## LISTING

'''

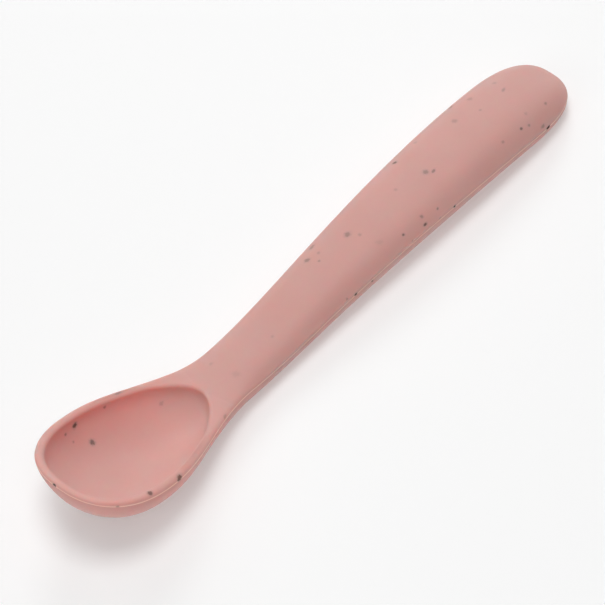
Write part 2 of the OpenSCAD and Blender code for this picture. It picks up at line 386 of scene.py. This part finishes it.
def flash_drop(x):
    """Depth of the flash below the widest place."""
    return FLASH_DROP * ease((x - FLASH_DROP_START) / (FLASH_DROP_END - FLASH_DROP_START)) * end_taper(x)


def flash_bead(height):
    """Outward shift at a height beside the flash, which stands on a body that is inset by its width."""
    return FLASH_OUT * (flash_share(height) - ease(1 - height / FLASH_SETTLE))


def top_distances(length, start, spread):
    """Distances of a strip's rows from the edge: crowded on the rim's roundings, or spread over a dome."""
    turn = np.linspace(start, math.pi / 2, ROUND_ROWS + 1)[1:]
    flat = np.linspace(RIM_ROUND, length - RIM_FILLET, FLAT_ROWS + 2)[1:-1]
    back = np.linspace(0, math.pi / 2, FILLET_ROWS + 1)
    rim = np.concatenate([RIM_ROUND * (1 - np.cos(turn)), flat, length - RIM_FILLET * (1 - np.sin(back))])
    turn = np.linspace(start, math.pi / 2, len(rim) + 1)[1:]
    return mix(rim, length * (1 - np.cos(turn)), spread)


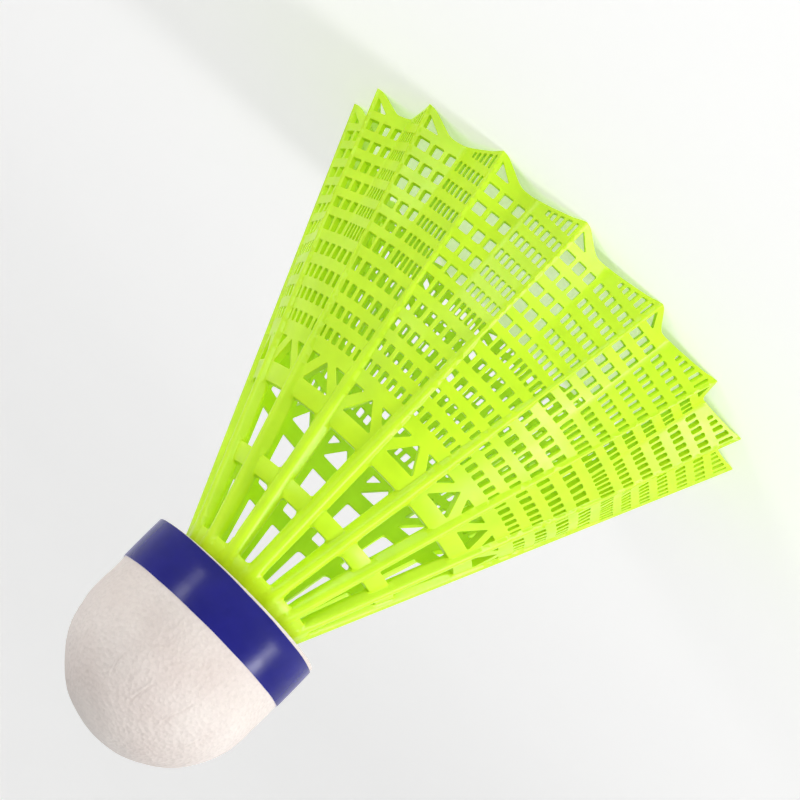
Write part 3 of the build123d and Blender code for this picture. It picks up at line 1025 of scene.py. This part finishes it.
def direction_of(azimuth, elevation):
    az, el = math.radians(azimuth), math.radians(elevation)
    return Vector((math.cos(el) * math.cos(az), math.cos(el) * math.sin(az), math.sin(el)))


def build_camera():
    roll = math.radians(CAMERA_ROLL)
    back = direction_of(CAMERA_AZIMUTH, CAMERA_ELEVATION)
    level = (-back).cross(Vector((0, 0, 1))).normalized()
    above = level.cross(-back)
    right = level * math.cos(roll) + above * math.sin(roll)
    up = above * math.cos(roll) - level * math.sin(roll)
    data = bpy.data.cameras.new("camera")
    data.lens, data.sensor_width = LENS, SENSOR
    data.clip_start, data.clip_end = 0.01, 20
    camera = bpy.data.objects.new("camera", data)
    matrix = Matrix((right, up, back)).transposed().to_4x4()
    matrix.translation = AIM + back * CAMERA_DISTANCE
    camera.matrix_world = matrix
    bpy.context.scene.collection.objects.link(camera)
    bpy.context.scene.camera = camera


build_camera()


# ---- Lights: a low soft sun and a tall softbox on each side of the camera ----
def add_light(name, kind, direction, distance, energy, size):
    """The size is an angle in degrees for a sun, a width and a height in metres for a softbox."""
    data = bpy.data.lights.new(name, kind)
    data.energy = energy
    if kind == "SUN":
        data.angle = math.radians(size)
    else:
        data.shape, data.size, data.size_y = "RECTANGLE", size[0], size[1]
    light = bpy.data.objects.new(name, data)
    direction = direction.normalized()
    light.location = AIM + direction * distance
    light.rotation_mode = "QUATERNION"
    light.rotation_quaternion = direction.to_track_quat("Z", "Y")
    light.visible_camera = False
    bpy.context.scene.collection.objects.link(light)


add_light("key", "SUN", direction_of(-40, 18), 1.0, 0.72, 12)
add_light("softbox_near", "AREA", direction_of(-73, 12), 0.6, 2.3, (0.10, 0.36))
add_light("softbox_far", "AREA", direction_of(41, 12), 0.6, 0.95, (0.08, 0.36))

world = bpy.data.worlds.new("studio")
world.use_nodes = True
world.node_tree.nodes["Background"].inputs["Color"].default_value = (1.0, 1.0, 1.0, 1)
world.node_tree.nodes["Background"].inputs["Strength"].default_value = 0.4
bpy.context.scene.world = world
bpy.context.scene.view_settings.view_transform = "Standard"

'''

## WHAT YOU WILL DO
Copy all the lines, exactly.

## THE RESPONSE
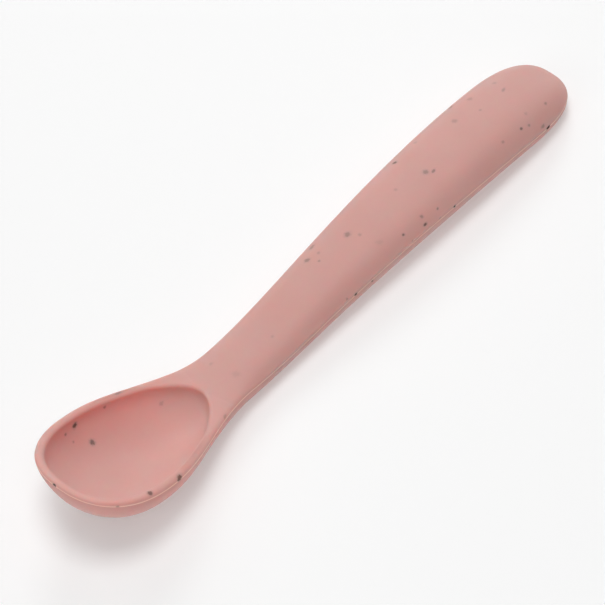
Write part 2 of the OpenSCAD and Blender code for this picture. It picks up at line 386 of scene.py. This part finishes it.
def flash_drop(x):
    """Depth of the flash below the widest place."""
    return FLASH_DROP * ease((x - FLASH_DROP_START) / (FLASH_DROP_END - FLASH_DROP_START)) * end_taper(x)


def flash_bead(height):
    """Outward shift at a height beside the flash, which stands on a body that is inset by its width."""
    return FLASH_OUT * (flash_share(height) - ease(1 - height / FLASH_SETTLE))


def top_distances(length, start, spread):
    """Distances of a strip's rows from the edge: crowded on the rim's roundings, or spread over a dome."""
    turn = np.linspace(start, math.pi / 2, ROUND_ROWS + 1)[1:]
    flat = np.linspace(RIM_ROUND, length - RIM_FILLET, FLAT_ROWS + 2)[1:-1]
    back = np.linspace(0, math.pi / 2, FILLET_ROWS + 1)
    rim = np.concatenate([RIM_ROUND * (1 - np.cos(turn)), flat, length - RIM_FILLET * (1 - np.sin(back))])
    turn = np.linspace(start, math.pi / 2, len(rim) + 1)[1:]
    return mix(rim, length * (1 - np.cos(turn)), spread)


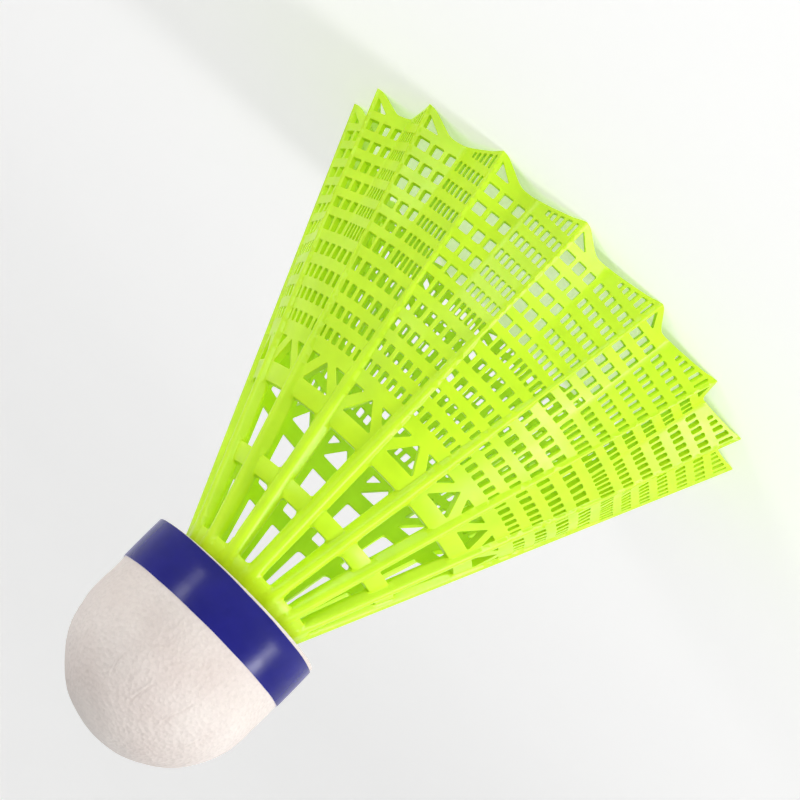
Write part 3 of the build123d and Blender code for this picture. It picks up at line 1025 of scene.py. This part finishes it.
def direction_of(azimuth, elevation):
    az, el = math.radians(azimuth), math.radians(elevation)
    return Vector((math.cos(el) * math.cos(az), math.cos(el) * math.sin(az), math.sin(el)))


def build_camera():
    roll = math.radians(CAMERA_ROLL)
    back = direction_of(CAMERA_AZIMUTH, CAMERA_ELEVATION)
    level = (-back).cross(Vector((0, 0, 1))).normalized()
    above = level.cross(-back)
    right = level * math.cos(roll) + above * math.sin(roll)
    up = above * math.cos(roll) - level * math.sin(roll)
    data = bpy.data.cameras.new("camera")
    data.lens, data.sensor_width = LENS, SENSOR
    data.clip_start, data.clip_end = 0.01, 20
    camera = bpy.data.objects.new("camera", data)
    matrix = Matrix((right, up, back)).transposed().to_4x4()
    matrix.translation = AIM + back * CAMERA_DISTANCE
    camera.matrix_world = matrix
    bpy.context.scene.collection.objects.link(camera)
    bpy.context.scene.camera = camera


build_camera()


# ---- Lights: a low soft sun and a tall softbox on each side of the camera ----
def add_light(name, kind, direction, distance, energy, size):
    """The size is an angle in degrees for a sun, a width and a height in metres for a softbox."""
    data = bpy.data.lights.new(name, kind)
    data.energy = energy
    if kind == "SUN":
        data.angle = math.radians(size)
    else:
        data.shape, data.size, data.size_y = "RECTANGLE", size[0], size[1]
    light = bpy.data.objects.new(name, data)
    direction = direction.normalized()
    light.location = AIM + direction * distance
    light.rotation_mode = "QUATERNION"
    light.rotation_quaternion = direction.to_track_quat("Z", "Y")
    light.visible_camera = False
    bpy.context.scene.collection.objects.link(light)


add_light("key", "SUN", direction_of(-40, 18), 1.0, 0.72, 12)
add_light("softbox_near", "AREA", direction_of(-73, 12), 0.6, 2.3, (0.10, 0.36))
add_light("softbox_far", "AREA", direction_of(41, 12), 0.6, 0.95, (0.08, 0.36))

world = bpy.data.worlds.new("studio")
world.use_nodes = True
world.node_tree.nodes["Background"].inputs["Color"].default_value = (1.0, 1.0, 1.0, 1)
world.node_tree.nodes["Background"].inputs["Strength"].default_value = 0.4
bpy.context.scene.world = world
bpy.context.scene.view_settings.view_transform = "Standard"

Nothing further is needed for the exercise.